Puncta 16.02.23
Kamis Biasa VI
Markus 8: 27-33
KISAH lahirnya Wisanggeni tidak ada dalam Kakawin Mahabarata. Ini kisah tambahan yang diciptakan dalam pewayangan Jawa.
Nun kala itu Arjuna diberi hadiah seorang bidadari kahyangan bernama Batari Dersanala.
Namun Batari Durga, isteri Batara Guru, raja pada dewa, memaksa supaya Dersanala menikah dengan Dewasrani, anaknya.
Dalam keadaan mengandung, Dersanala diculik dan dipaksa membuang bayinya. Jabang bayi merah yang baru lahir dibuang di kawah Candradimuka, api penyiksaan yang berkobar. Anehnya bayi itu tidak mati justru tumbuh cepat menjadi anak remaja.
Remaja itu bertanya kepada para dewa siapa dirinya dan siapa orangtuanya. Mereka tidak mampu menjawab.
Oleh Narada, remaja itu diberi nama Wisanggeni. Wisa artinya bisa, racun. Geni berarti api. Ia lahir dan besar dari kobaran api.
Wisanggeni mengamuk di Kahyangan, karena para dewa tidak bisa menjelaskan siapa dirinya, siapa orangtuanya dan dari mana asal-usulnya.

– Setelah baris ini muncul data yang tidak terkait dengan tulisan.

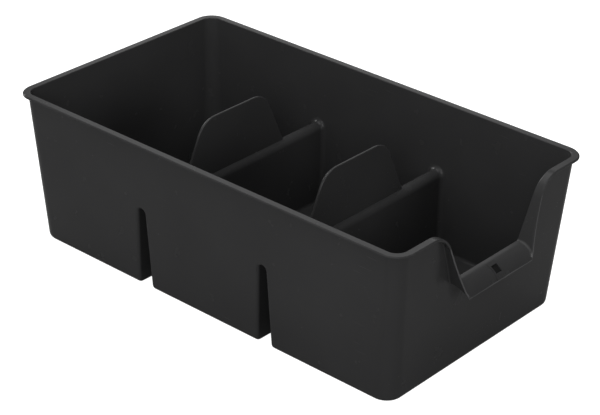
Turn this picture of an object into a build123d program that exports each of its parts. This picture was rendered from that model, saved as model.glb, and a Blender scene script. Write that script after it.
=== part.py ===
from build123d import *

import os
from math import cos, radians, sin, tan

# Divided storage bin: one moulding with three cups in a row, joined by two folded
# dividers, with a scooped front end whose edge turns out into a rolled pull lip.
# +Z is up, the scooped end faces -Y, and the long sides face -X and +X.
# The origin is on the surface that the bin stands on, under the middle of its extent.
# All lengths are in millimetres.
# The moulding is shaped as a whole first, so that its walls run on into each other,
# and is then divided face to face into the regions that have names.

# --- overall size -------------------------------------------------------------------
height = 125.5
rim_length = 380.0
rim_width = 217.0
base_length = 356.0
base_width = 196.0
wall_thickness = 2.0
floor_thickness = 2.2

# --- rim and corners ----------------------------------------------------------------
rim_overhang = 4.0
rim_thickness = 2.0
rim_corner = 15.0
wall_corner = 11.0
base_corner = 14.0
foot_radius = 4.5
cup_floor_radius = 3.0
rim_edge_chamfer = 0.7
rim_inner_radius = 0.7
rim_under_radius = 1.0
rim_lower_radius = 0.5

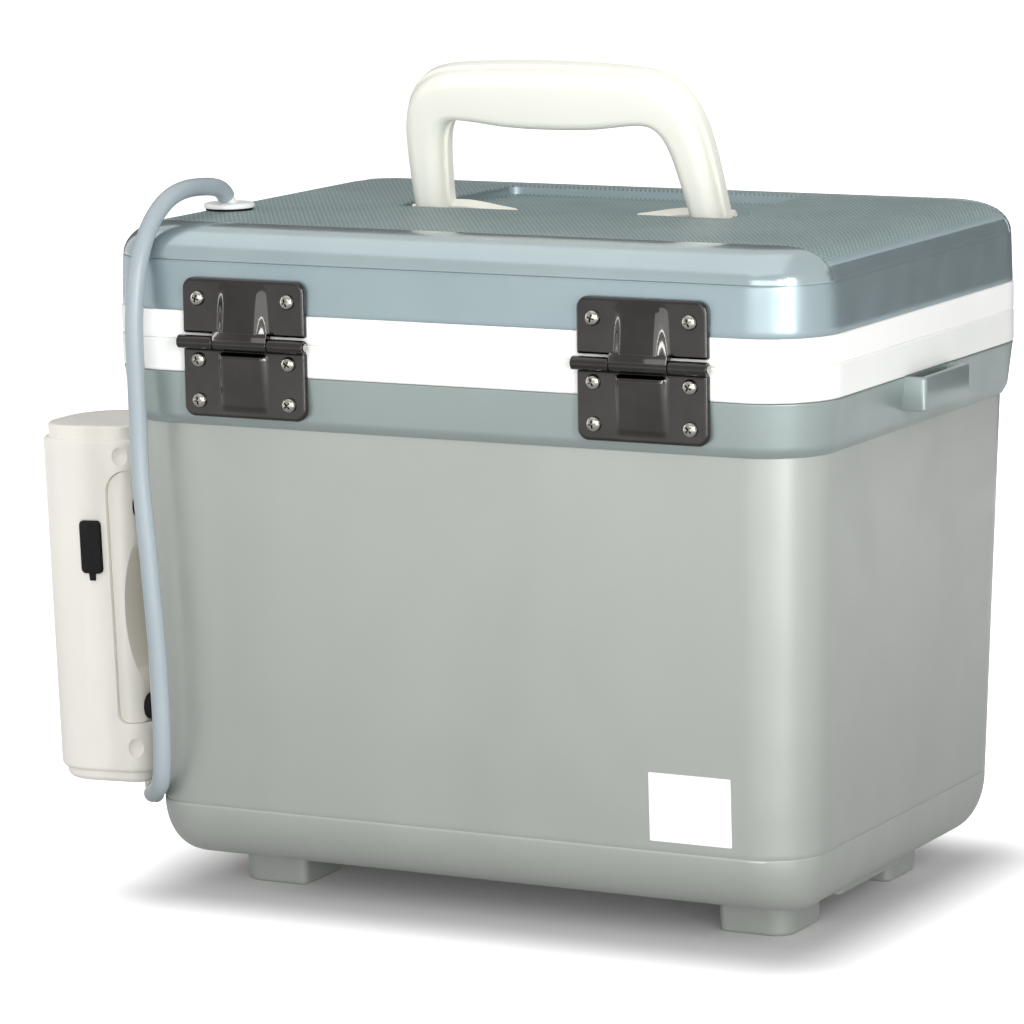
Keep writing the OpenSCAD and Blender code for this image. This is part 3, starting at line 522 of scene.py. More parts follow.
def softbox(name, place, width, height, radiance):
    """A rectangular lamp of a given brightness as the object sees it."""
    data = bpy.data.lights.new(name, "AREA")
    data.shape = "RECTANGLE"
    data.size, data.size_y = width, height
    data.energy = radiance * pi * width * height
    lamp = link(bpy.data.objects.new(name, data))
    lamp.location = place
    lamp.rotation_mode = "QUATERNION"
    lamp.rotation_quaternion = (Vector(LAMPS_AIM) - Vector(place)).to_track_quat("-Z", "Y")
    lamp.visible_camera = False


def make_world():
    """Soft grey light all round; white where the camera, gloss or clear pieces see the background."""
    world = bpy.data.worlds.new("studio")
    bpy.context.scene.world = world
    world.use_nodes = True
    tree = world.node_tree
    background = tree.nodes["Background"]
    background.inputs["Color"].default_value = WHITE
    background.inputs["Strength"].default_value = WORLD_STRENGTH
    white = add_node(tree, "Background", {"Color": WHITE, "Strength": 1.0})
    rays = add_node(tree, "LightPath", {}).outputs
    seen = rays["Is Camera Ray"]
    for ray in ("Is Transmission Ray", "Is Glossy Ray"):
        seen = add_node(tree, "Math", {0: seen, 1: rays[ray]}, operation="MAXIMUM").outputs[0]
    mix = add_node(tree, "MixShader", {0: seen, 1: background.outputs[0], 2: white.outputs[0]})
    feed(tree, tree.nodes["World Output"].inputs["Surface"], mix.outputs[0])


# The floor's glow drops round the object's footprint: painted shade on the floor by the object, and in the
# floor that gloss reflects.
GLOW_BOX = (0.125, 0.085, 0)         # half size, in metres, of the box that the glow's distance is from
GLOW_RISE = (("Is Camera Ray", 0.002, 0.065), ("Is Glossy Ray", 0.02, 1.2))
GLOW_IN_PAINTED_SHADE = 0.04


def floor_glow_and_painted_shade(tree):
    """The floor's own light for camera and gloss: full away from the object, and little under and by it,
    which is painted shade round its footprint that deepens its shadow and darkens the floor in reflections.
    """
    output = add_node(tree, "TexCoord", {}).outputs["Object"]
    for operation, more in (("ABSOLUTE", {}), ("SUBTRACT", {1: GLOW_BOX}), ("MAXIMUM", {1: (0, 0, 0)})):
        step = add_node(tree, "VectorMath", {0: output, **more}, operation=operation)
        output = step.outputs["Vector"]
    away = add_node(tree, "VectorMath", {0: output}, operation="LENGTH").outputs["Value"]
    rays = add_node(tree, "LightPath", {}).outputs
    shares = []
    for ray, near, far in GLOW_RISE:
        ends = {"From Min": near, "From Max": far, "To Min": GLOW_IN_PAINTED_SHADE, "To Max": 1.0}
        rise = add_node(tree, "MapRange", {"Value": away, **ends}, interpolation_type="SMOOTHSTEP")
        share = {0: rays[ray], 1: rise.outputs["Result"]}
        shares.append(add_node(tree, "Math", share, operation="MULTIPLY").outputs[0])
    return add_node(tree, "Math", dict(enumerate(shares)), operation="ADD").outputs[0]


def card(name, corners, grey):
    """A flat dull card, with its material's node tree."""
    mesh = bpy.data.meshes.new(name)
    mesh.from_pydata(corners, [], [(0, 1, 2, 3)])
    material = bpy.data.materials.new(name)
    material.use_nodes = True
    shader = material.node_tree.nodes["Principled BSDF"]
    shader.inputs["Base Color"].default_value = (grey, grey, grey, 1)
    shader.inputs["Roughness"].default_value = 0.9
    mesh.materials.append(material)
    return link(bpy.data.objects.new(name, mesh)), material.node_tree


def make_floor(half=9.0):
    """A pale floor that keeps the object's shadow and is white where the camera sees it lit; its glow is
    cut round the object as painted shade.
    """
    corners = [(-half, -half, 0), (half, -half, 0), (half, half, 0), (-half, half, 0)]
    floor, tree = card("floor", corners, FLOOR_GREY)
    shader = tree.nodes["Principled BSDF"]
    shader.inputs["Specular IOR Level"].default_value = 0.0
    glow = add_node(tree, "Emission", {"Color": WHITE, "Strength": floor_glow_and_painted_shade(tree)})
    both = add_node(tree, "AddShader", {0: shader.outputs[0], 1: glow.outputs[0]})
    feed(tree, tree.nodes["Material Output"].inputs["Surface"], both.outputs[0])


def make_flag():
    """A dark card standing behind, which only gloss sees, so that pearl and metal have contrast."""
    corners = [(-1.6, 1.0, 0.01), (1.6, 1.0, 0.01), (1.6, 1.0, 1.0), (-1.6, 1.0, 1.0)]
    flag, _ = card("flag", corners, FLAG_GREY)
    for seen in ("visible_camera", "visible_diffuse", "visible_shadow", "visible_transmission"):
        setattr(flag, seen, False)


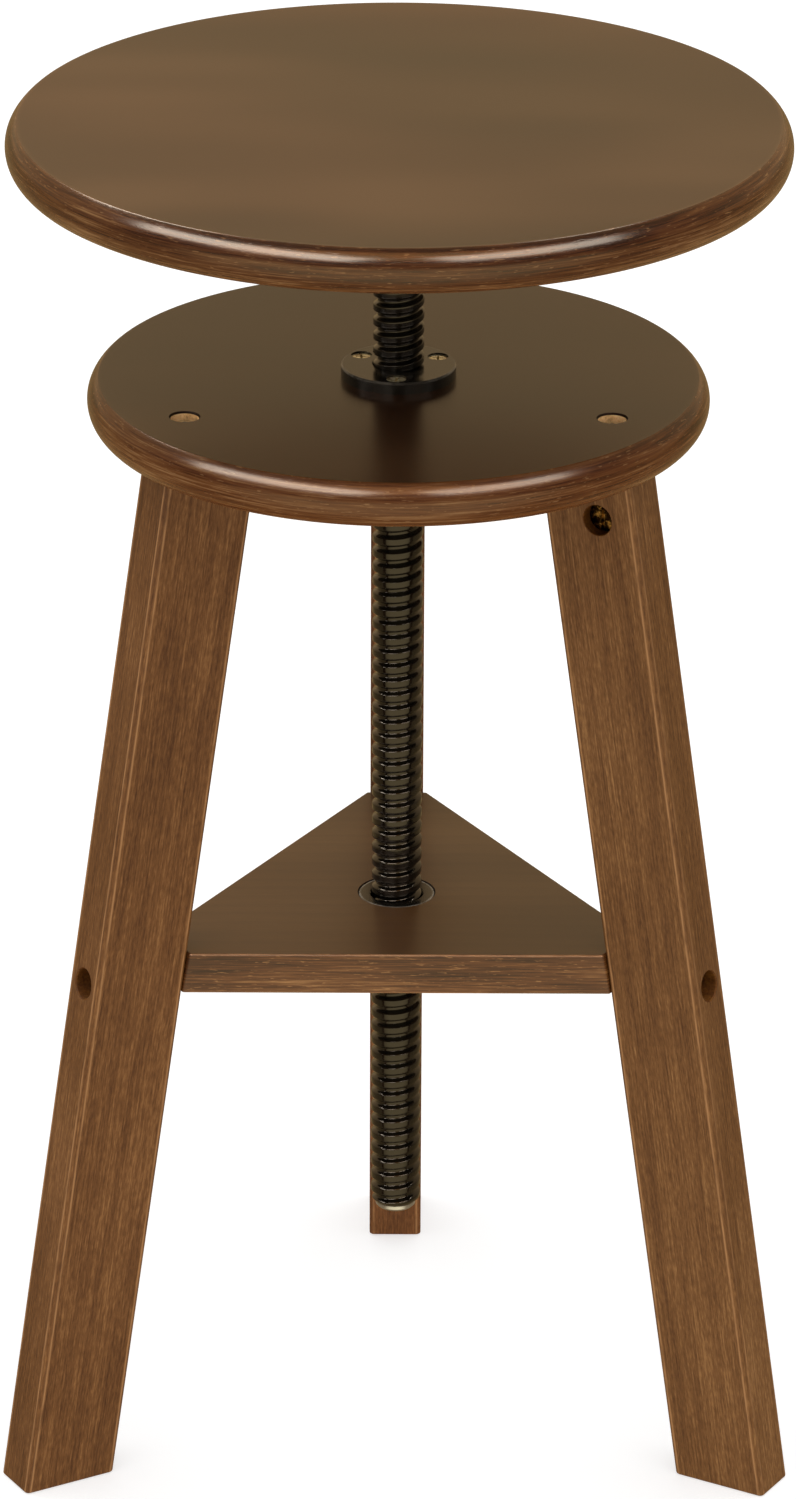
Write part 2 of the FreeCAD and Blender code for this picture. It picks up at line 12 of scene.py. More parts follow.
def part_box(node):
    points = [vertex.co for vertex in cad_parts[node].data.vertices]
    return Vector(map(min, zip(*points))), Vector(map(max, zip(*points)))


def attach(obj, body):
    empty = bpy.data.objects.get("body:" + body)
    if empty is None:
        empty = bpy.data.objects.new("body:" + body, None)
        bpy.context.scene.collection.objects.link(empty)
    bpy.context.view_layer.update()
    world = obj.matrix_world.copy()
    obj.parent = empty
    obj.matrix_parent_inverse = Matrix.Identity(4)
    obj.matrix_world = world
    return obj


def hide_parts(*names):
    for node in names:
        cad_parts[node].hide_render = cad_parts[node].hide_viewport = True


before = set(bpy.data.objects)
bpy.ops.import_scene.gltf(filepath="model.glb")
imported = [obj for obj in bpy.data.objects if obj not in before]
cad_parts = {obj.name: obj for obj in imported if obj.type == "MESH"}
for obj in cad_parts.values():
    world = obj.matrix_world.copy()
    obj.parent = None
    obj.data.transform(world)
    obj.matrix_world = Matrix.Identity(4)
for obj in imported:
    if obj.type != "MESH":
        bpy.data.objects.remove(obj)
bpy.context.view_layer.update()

Para dewa minta bantuan Semar, pamomong Pandawa. Semar kemudian menjelaskan siapa sesungguhnya Wisanggeni.
Ia adalah putera Arjuna dan Batari Dersanala yang dibuang, karena keserakahan Dewasrani. Batari Durga dimarahi oleh Semar dan semua dewa meminta maaf karena bertindak salah.
Wisanggeni tumbuh menjadi pemuda gagah perkasa dan sakti mandraguna, tidak ada yang mampu mengalahkannya.
Dia mampu mengenal kehendak Sang Hyang Wenang, karena kedekatannya dengan Sang Pencipta.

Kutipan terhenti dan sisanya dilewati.